* [Task prompt]: Only the lines between the line with "Keep writing the" and the line with "return hex_nut(NUT_SIZE, SPRING_WASHER_START", together with those two lines themselves, are to be copied exactly.

* [Records for this exercise]:
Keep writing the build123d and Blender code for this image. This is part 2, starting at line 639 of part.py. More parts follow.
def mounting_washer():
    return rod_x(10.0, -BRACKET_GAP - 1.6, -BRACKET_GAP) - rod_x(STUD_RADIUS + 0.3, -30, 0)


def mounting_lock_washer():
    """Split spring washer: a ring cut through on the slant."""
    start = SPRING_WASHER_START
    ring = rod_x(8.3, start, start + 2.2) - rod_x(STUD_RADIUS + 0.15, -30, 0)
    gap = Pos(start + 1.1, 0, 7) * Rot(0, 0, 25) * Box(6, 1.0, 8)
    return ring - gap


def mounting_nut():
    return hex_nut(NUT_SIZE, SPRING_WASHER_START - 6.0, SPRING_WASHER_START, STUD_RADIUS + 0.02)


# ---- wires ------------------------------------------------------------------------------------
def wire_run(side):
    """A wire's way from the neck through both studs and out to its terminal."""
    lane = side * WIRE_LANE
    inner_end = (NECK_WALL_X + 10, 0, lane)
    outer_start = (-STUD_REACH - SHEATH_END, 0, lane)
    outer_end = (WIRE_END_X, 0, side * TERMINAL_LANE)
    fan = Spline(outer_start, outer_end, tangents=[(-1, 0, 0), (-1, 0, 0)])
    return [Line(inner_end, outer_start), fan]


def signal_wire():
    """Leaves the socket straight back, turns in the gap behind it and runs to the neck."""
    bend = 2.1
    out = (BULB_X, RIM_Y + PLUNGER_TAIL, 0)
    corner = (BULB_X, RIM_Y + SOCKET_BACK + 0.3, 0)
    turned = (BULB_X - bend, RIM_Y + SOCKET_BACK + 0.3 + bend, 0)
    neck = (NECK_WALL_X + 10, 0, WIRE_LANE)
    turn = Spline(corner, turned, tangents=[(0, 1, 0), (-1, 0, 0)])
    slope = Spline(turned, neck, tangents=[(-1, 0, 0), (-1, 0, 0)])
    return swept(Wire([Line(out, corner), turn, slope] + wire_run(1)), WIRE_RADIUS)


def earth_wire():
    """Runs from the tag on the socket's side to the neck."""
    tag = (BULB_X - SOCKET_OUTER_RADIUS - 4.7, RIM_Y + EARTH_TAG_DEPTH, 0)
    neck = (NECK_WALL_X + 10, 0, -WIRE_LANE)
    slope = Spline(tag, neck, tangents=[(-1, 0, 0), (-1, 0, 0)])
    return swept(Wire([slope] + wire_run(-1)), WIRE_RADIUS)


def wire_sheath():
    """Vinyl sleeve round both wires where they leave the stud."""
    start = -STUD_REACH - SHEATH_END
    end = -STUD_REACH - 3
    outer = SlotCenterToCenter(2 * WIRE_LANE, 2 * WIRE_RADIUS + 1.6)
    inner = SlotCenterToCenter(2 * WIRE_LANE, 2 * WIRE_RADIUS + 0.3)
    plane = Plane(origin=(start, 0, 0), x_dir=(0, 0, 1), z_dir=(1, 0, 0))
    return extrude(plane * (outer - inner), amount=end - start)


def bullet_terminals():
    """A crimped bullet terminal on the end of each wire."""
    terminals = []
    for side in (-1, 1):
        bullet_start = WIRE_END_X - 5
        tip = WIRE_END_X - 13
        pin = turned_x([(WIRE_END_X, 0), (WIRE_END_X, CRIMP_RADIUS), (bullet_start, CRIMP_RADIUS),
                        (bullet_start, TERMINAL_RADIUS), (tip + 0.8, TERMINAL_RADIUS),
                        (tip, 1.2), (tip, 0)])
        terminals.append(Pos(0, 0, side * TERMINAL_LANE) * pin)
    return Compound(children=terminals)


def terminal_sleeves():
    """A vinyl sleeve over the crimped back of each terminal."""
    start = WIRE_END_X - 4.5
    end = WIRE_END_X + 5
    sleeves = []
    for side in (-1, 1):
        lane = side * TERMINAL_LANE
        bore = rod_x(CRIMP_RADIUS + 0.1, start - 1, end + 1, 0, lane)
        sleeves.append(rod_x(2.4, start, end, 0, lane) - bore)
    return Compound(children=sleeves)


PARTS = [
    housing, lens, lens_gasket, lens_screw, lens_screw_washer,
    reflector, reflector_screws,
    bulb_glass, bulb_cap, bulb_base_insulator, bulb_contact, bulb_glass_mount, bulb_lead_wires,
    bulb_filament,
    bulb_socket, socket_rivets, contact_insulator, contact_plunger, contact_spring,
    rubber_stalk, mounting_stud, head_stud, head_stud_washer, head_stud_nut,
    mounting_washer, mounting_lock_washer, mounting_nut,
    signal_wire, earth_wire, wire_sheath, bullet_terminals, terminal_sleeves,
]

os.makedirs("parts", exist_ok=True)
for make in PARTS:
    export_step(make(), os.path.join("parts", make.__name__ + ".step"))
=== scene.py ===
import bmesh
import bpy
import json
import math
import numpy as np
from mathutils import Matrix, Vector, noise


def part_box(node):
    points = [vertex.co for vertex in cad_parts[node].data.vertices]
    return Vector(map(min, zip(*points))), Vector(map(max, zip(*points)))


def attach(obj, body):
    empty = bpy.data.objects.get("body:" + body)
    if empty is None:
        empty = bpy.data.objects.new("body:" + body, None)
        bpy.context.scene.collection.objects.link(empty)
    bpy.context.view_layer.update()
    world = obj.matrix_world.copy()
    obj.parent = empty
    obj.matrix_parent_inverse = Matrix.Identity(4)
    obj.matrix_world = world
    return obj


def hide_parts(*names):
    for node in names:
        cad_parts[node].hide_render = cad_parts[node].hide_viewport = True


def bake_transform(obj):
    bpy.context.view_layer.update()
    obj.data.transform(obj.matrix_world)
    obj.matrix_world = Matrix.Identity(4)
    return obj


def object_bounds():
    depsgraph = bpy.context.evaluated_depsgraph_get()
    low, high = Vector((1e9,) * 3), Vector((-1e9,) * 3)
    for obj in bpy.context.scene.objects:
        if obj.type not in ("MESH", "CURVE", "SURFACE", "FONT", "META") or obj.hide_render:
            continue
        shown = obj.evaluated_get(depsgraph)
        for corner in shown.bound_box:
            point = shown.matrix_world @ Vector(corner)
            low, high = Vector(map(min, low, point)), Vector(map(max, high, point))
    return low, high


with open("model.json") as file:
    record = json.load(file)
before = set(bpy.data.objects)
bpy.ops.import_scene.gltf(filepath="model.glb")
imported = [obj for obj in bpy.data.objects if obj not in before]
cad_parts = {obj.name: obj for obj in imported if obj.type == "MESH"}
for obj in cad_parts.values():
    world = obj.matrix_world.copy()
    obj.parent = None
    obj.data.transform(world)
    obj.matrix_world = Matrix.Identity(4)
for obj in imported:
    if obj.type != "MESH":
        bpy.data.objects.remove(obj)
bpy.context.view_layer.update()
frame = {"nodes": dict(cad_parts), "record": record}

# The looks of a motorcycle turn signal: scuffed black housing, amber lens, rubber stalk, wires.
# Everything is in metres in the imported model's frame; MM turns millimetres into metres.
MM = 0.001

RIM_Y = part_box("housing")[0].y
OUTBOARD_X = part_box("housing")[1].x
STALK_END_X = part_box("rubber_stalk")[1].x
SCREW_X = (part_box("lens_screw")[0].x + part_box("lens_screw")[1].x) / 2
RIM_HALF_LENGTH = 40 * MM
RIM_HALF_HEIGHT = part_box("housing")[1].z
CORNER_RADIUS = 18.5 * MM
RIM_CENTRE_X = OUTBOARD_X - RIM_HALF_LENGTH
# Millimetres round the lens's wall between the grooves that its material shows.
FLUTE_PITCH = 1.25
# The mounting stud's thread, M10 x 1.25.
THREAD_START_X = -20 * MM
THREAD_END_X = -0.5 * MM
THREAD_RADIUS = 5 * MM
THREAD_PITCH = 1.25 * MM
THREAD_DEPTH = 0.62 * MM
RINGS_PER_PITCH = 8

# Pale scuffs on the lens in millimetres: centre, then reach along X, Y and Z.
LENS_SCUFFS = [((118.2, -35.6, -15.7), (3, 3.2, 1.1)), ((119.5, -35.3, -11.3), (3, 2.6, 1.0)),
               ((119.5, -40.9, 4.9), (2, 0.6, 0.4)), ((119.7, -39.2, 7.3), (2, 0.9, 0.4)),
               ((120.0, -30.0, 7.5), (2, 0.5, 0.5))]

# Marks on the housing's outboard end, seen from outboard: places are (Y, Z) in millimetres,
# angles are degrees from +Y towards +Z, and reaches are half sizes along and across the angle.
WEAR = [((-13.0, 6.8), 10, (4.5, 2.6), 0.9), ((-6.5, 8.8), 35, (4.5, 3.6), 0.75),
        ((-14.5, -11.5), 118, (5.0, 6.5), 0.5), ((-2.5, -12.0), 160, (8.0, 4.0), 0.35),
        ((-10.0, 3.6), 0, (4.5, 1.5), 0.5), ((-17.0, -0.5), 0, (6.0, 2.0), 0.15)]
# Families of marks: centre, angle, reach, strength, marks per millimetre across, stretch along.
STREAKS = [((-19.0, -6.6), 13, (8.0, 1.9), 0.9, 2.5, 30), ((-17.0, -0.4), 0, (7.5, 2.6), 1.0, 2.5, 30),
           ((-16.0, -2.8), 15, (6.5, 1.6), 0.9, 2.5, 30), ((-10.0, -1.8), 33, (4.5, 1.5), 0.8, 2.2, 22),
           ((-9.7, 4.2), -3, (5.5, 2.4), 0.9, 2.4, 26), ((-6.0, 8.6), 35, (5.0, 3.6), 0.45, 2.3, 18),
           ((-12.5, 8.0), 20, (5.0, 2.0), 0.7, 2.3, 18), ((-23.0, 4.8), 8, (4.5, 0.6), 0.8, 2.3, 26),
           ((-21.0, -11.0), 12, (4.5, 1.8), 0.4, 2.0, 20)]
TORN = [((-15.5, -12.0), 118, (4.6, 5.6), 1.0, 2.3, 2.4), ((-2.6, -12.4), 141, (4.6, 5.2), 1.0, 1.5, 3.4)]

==

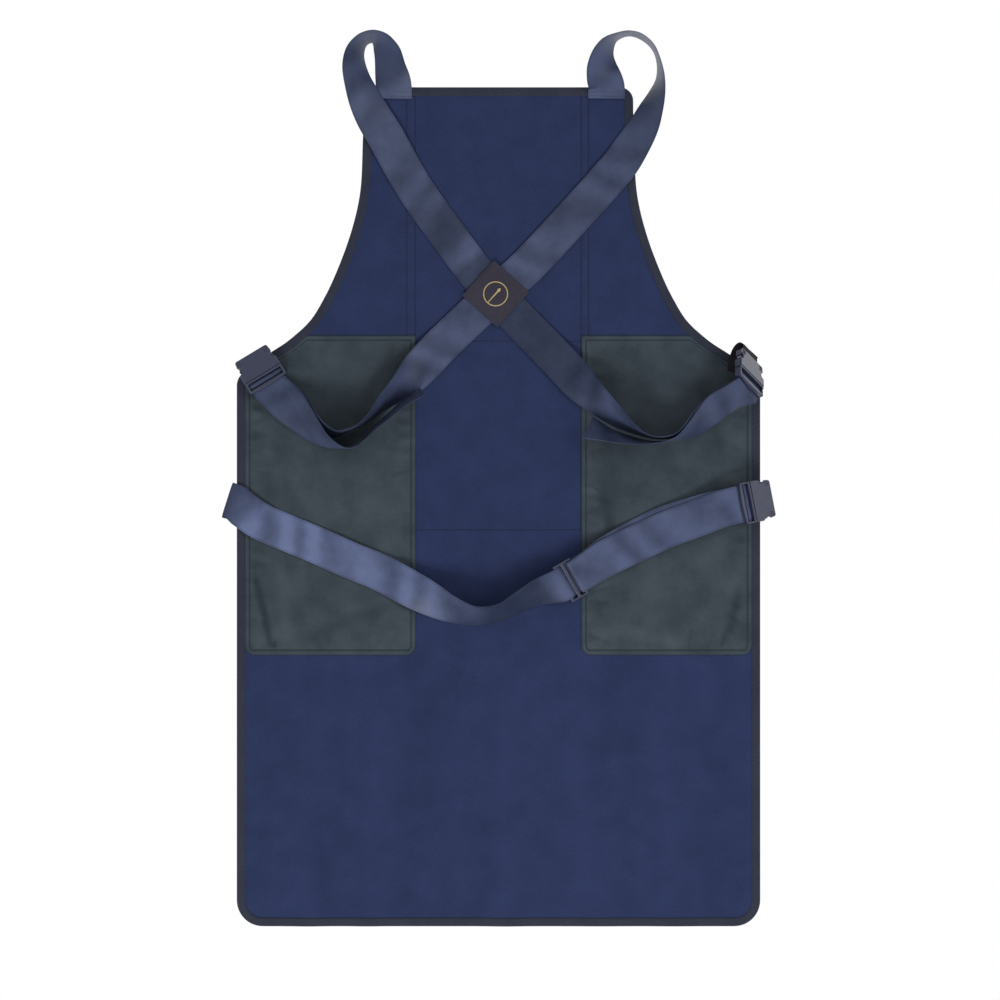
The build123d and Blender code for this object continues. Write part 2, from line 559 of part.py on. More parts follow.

* [Worked solution]:
Keep writing the build123d and Blender code for this image. This is part 2, starting at line 639 of part.py. More parts follow.
def mounting_washer():
    return rod_x(10.0, -BRACKET_GAP - 1.6, -BRACKET_GAP) - rod_x(STUD_RADIUS + 0.3, -30, 0)


def mounting_lock_washer():
    """Split spring washer: a ring cut through on the slant."""
    start = SPRING_WASHER_START
    ring = rod_x(8.3, start, start + 2.2) - rod_x(STUD_RADIUS + 0.15, -30, 0)
    gap = Pos(start + 1.1, 0, 7) * Rot(0, 0, 25) * Box(6, 1.0, 8)
    return ring - gap


def mounting_nut():
    return hex_nut(NUT_SIZE, SPRING_WASHER_START - 6.0, SPRING_WASHER_START, STUD_RADIUS + 0.02)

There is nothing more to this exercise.